Travis Weaver | Facebook/Travis Weaver
Travis Weaver | Facebook/Travis Weaver
GOP candidate for state representative Travis Weaver is seeking the party’s nomination for the 97th District.
Weaver, a former Caterpillar employee, is a 29-year-old businessman who is focused on the state’s pension crisis, high taxes and poor educational outcomes.
“Illinois has the nation's largest unfunded pension liability, the worst credit rating, the heaviest tax burden and a high school graduation rate that trails all of our neighboring states,” Weaver told the Peoria Standard. “But as I looked at myself, I saw a person that could bring solutions to those problems. Like with pensions, for example, I was at Caterpillar, I spent a lot of time working on pensions. I actually led a project that brought the U.S. pension from 72%, funded up to 93% funded with a credit rating. I spent a lot of time managing our credit rating, especially in 2017. That was a really, really hard financial year for the company and we were able to maintain our target materials in really effective relationship work with the three major rating agencies. I know the agencies well, I know what they look for. So as a huge problem for the state, that's an area where I can bring some strength.”
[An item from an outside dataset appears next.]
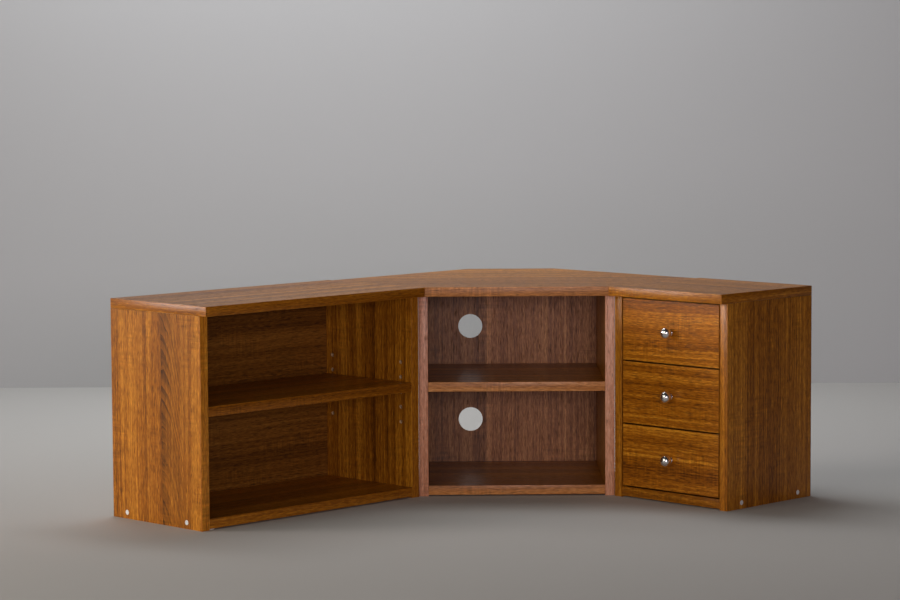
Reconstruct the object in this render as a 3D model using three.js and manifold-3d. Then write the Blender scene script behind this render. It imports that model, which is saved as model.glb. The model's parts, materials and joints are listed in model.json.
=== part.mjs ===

Editorialist George Will recently reported Illinois’s pension crisis is unsolvable given the current political climate in the state.
“The unfunded liabilities of state-managed pension systems are $313 billion, which is around 30% of Illinois’s gross domestic product,” Will wrote in The Washington Post. “Even sustained brisk economic growth would not solve the pension crisis under current law. And current law makes such growth impossible.”
The old 97th District is represented by State Rep. Mark Batinick (R-Plainfield) who is not running for re-election. Weaver faces State Rep. Mark Luft (R-Pekin) who was drawn into the district. Luft's current district is the 91st.
“I did eight years,” Batinick previously told Chicago Sun-Times. “This was never meant to be a career for me personally. I certainly respect people who are there longer and do hard work, and there’s a lot of good people down there, but I’m kind of a ‘move up or move out’ guy, and I’m choosing to move out.”
Weaver has an edge in that his father, Chuck Weaver, was a popular state senator who oversaw the same constituency from 2015 until 2021.